With the addition of memfd hugetlbfs support, we now have the situation
where memfd depends on TMPFS -or- HUGETLBFS.  Previously, memfd was only
supported on tmpfs, so it made sense that the code resided in shmem.c.
In the current code, memfd is only functional if TMPFS is defined.  If
HUGETLFS is defined and TMPFS is not defined, then memfd functionality
will not be available for hugetlbfs.  This does not cause BUGs, just a
lack of potentially desired functionality.
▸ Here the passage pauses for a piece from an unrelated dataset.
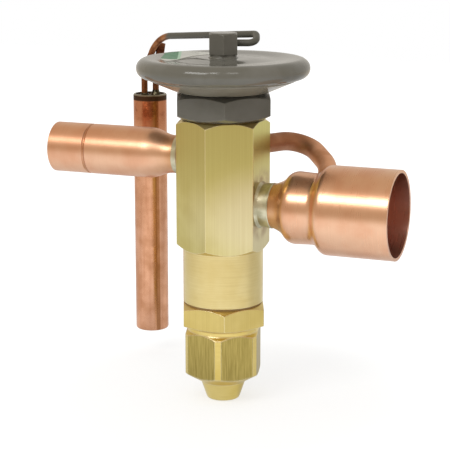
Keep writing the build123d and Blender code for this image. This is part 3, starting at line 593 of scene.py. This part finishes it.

Code is restructured in the following way:
- include/linux/memfd.h is a new file containing memfd specific
  definitions previously contained in shmem_fs.h.
- mm/memfd.c is a new file containing memfd specific code previously
  contained in shmem.c.
- memfd specific code is removed from shmem_fs.h and shmem.c.
- A new config option MEMFD_CREATE is added that is defined if TMPFS
  or HUGETLBFS is defined.

No functional changes are made to the code: restructuring only.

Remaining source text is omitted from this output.